開発の社会的背景と研究の経緯
紫黒米や赤米といった有色米はアントシアニンやプロアントシアニジンといった機能性成分を含むことから、近年の健康志向に応える食材開発や農村の地域振興の目的で、雑穀米飯の素材や菓子、日本酒等の加工品の着色素材として普及が拡大しています。九州地方では、赤米については「ベニロマン」や「紅染めもち」等の九州地方向き品種が育成されており、栽培されてきました。しかし、紫黒米については、九州地方向きの育成品種がなかったため、本来は東北地方向けの「朝紫」が栽培されていました。しかし、「朝紫」は、九州地方では極早生の熟期であり、スズメの食害や高温登熟による着色不良等の問題があるため、九州地方に適した熟期で、着色の良い紫黒米品種の育成が望まれていました。
研究の内容・意義
- 「さよむらさき」は、紫黒もち系統「東北糯(もち)149号」と温暖地向きで多収のもち品種「ハクトモチ」を1990年に交配した後代より選抜、育成された紫黒米の水稲もち品種です(図1、写真1)。
- 出穂期は「ヒノヒカリ」と同程度の中生の熟期で、平野部と山間地の両方で栽培できます。一般的な食用米と近い時期に成熟するため、スズメ害を集中して受けるリスクが少なくなります(表1)。
- 稈長が80cm弱と短く、「朝紫」と同じく、倒れにくいです(表1、写真2)。
- 九州地方で栽培した場合、玄米の着色が「朝紫」より濃く、ムラが出にくく、紫黒米としての品質は「朝紫」よりも優れています(写真3)。
- 玄米に通常のもち米には含まれない紫の色素アントシアニンを含んでいます(平均して20mg/100g程度)。
- 「朝紫」と同様に、食物繊維、ビタミンB2(リボフラビン)、カルシウム等を通常のもち米より多く含んでいます(図2)。
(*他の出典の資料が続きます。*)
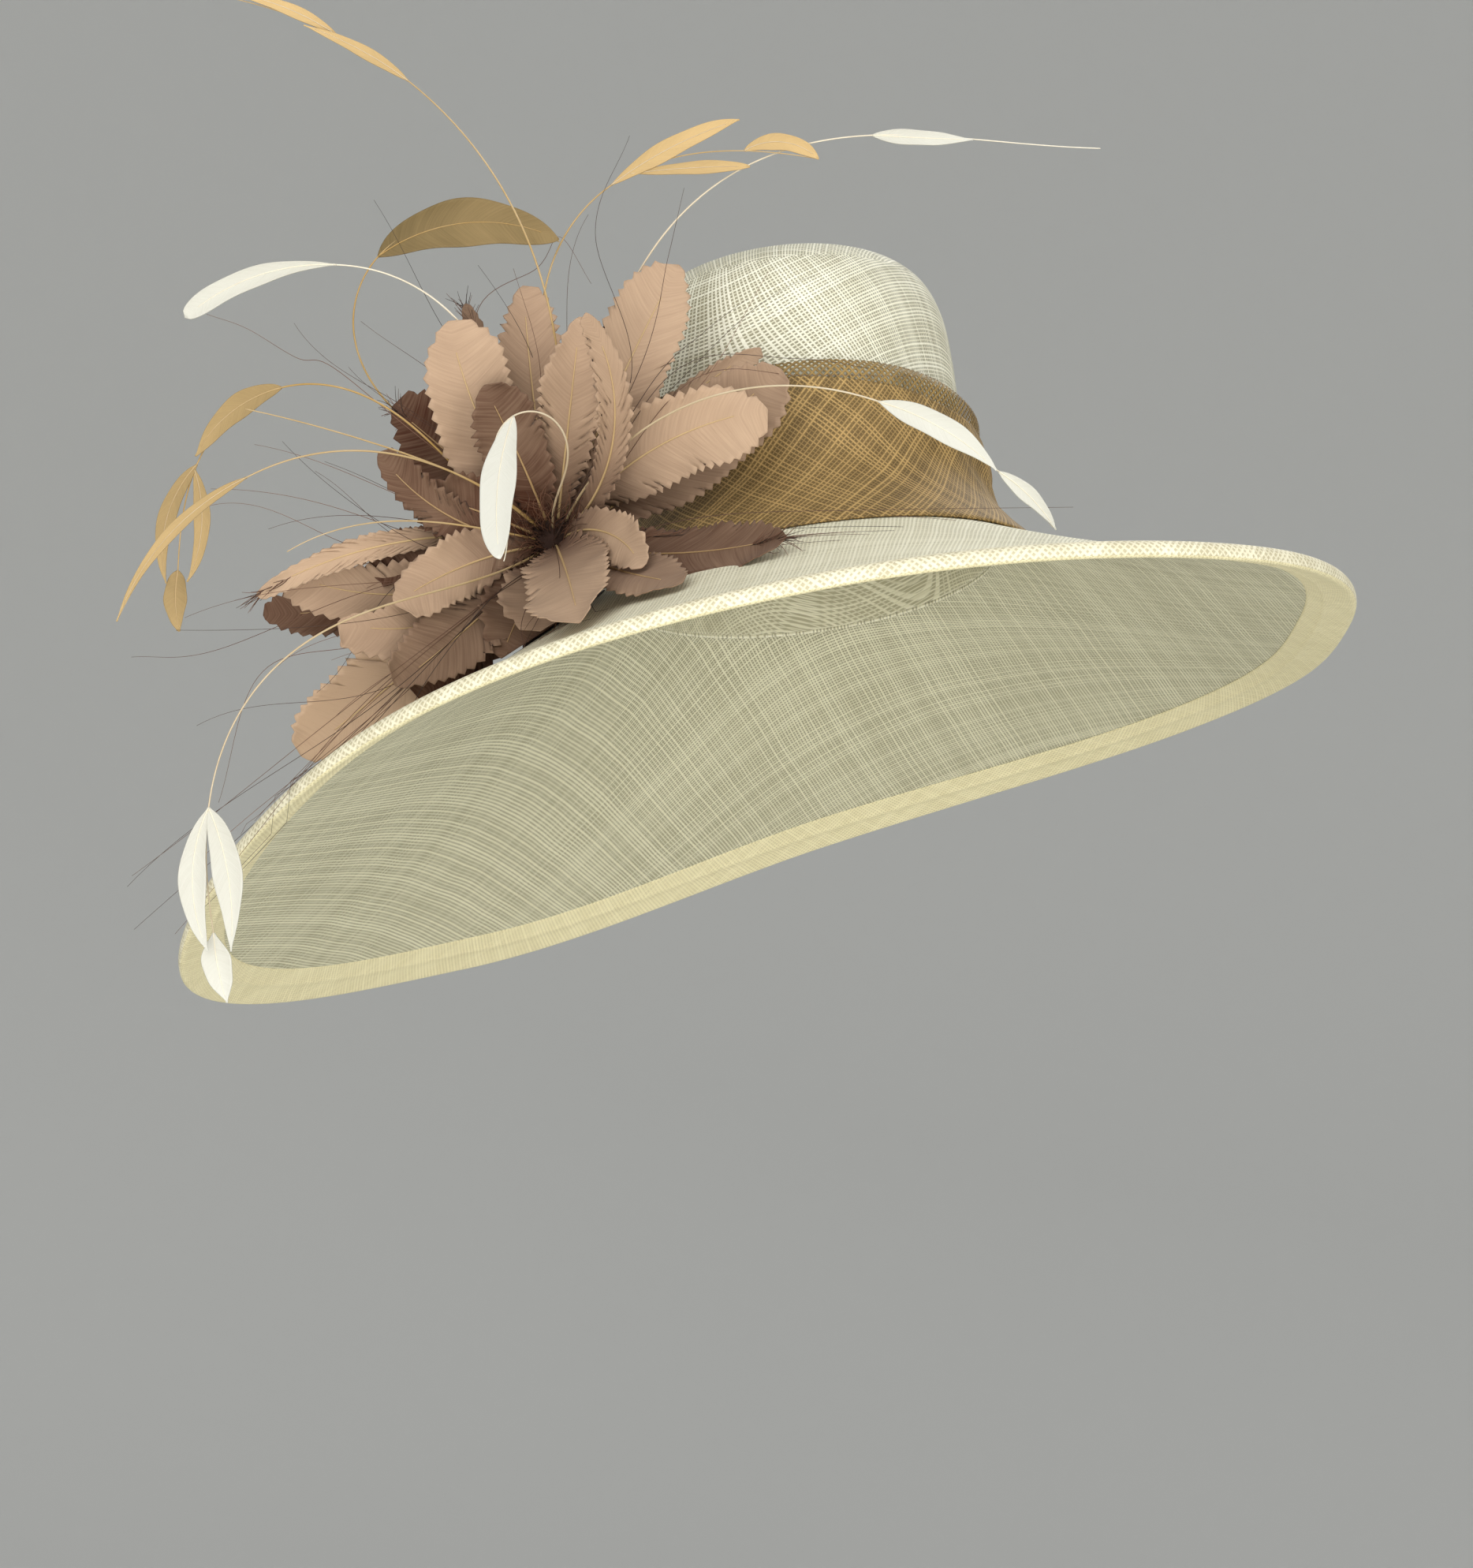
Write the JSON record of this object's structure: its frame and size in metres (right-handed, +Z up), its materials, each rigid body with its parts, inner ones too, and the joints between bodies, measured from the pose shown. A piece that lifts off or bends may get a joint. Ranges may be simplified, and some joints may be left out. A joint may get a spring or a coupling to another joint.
{
  "type": "church hat",
  "caption": "Wide-brimmed sinamay church hat with a deep oval crown, a flared bias sash, a bound rim and a feather flower that throws out long trimmed quills.",
  "frame": {"origin": "middle of the head opening at the seam of crown and brim, where the hat sits on the head", "axes": "the upright head's frame: +Z up, -Y the way the wearer faces, +X to the wearer's left; the hat is tilted in it as worn"},
  "size_m": [0.4715, 0.4316, 0.3846],
  "materials": {
    "ivory_sinamay": "open plain-woven banana-fibre straw, stiffened, satin",
    "ivory_binding": "bias strip of doubled woven straw, stiffened",
    "brown_sinamay": "bias-cut see-through woven straw sash",
    "dark_fibre": "bound dark feather fibre",
    "rose_feather": "dyed goose feather, matte, pinked edges",
    "white_feather": "bleached trimmed feather on a stripped quill",
    "tan_feather": "dyed trimmed feather on a stripped quill"
  },
  "bodies": {
    "root": {"crown": "ivory_sinamay", "brim": "ivory_sinamay", "brim_binding": "ivory_binding", "band": "brown_sinamay", "flower_head": "dark_fibre", "petal_up_left": "rose_feather", "petal_up": "rose_feather", "petal_up_folded": "rose_feather", "petal_up_right": "rose_feather", "petal_right": "rose_feather", "petal_right_under": "rose_feather", "petal_right_slim": "rose_feather", "petal_curled": "rose_feather", "petal_low_right": "rose_feather", "petal_low_under": "rose_feather", "petal_front": "rose_feather", "petal_left": "rose_feather", "petal_left_long": "rose_feather", "petal_left_low": "rose_feather", "petal_down_left": "rose_feather", "petal_left_dark": "rose_feather", "petal_left_pale": "rose_feather", "petal_inner_left": "rose_feather", "petal_inner_folded": "rose_feather", "petal_inner_low": "rose_feather", "petal_inner_up": "rose_feather", "petal_rolled": "rose_feather", "petal_top": "rose_feather", "quill_white_arch": "white_feather", "quill_tan_tall": "tan_feather", "quill_tan_leaf": "tan_feather", "quill_tan_forked": "tan_feather", "quill_white_long": "white_feather", "quill_white_hook": "white_feather", "quill_tan_cluster": "tan_feather", "quill_golden": "tan_feather", "quill_white_low": "white_feather", "quill_white_right": "white_feather", "quill_bare_upper": "tan_feather", "quill_bare_lower": "tan_feather"}
  },
  "joints": []
}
- 収量性は「ハクトモチ」の60%~70%と低収ですが、「朝紫」とほぼ同等です。
- 栽培上の留意点としては、玄米がやや細長く粒厚が薄いので選別のふるい目を粒厚に合わせて調整する必要があります。
- 2010年4月に品種登録を出願しました。品種の名前は、夜(小夜;さよ)のように黒い米であることに由来します。
今後の予定・期待
機能性成分アントシアニンを活かし、雑穀とブレンドする健康食品の素材や米粉としての麺や菓子等の原料等に利用することが考えられます。福岡県筑紫野市、熊本県球磨地域の有色米生産組織が栽培と紫黒米の特性を活かした特産品の開発を計画しています。また、「紅染めもち」や「ベニロマン」等、他の有色米を扱っている生産団体や食品加工会社などにも、普及を働きかけていく予定です。
参考データ
図1 「さよむらさき」の系譜図
注)BP-1:インドネシアバリ島原産の紫黒もち在来種
写真1 育成地における草姿
左:さよむらさき 右:朝紫
写真2 稲株の比較
左:朝紫 中:さよむらさき 右:ハクトモチ
黒線は稈長(株下から穂の基部の節までの長さ)を示す。
表1 「さよむらさき」の栽培特性(2003~2009;育成地)
注)ヒノヒカリの出穂期、成熟期はそれぞれ8.26、10.07
写真3 籾と玄米
左:朝紫 中:さよむらさき 右:ハクトモチ
図2 玄米成分(100g中含有量)
用語解説
- 紫黒米
- 有色素米のなかで、玄米の果皮(ぬか層)にアントシアニン系の色素を含み濃い紫色(紫黒色)に着色する米を指します。主に、中国や東南アジアで在来種として栽培・利用されています。
- アントシアニン・プロアントシアニジン
- ともにポリフェノールの一種であり、抗酸化物質として知られます。アントシアニンは紫黒米のほか、ブルーベリー、黒豆、紫サツマイモ等に多く含まれています。プロアントシアニジンは赤米の他、ブドウ種子等に多く含まれています。
- ビタミンB2(リボフラビン)
- 水溶性のビタミンで、脂肪、炭水化物および蛋白質の代謝や呼吸、赤血球の形成、抗体の生産、正常な発育に必要とされています。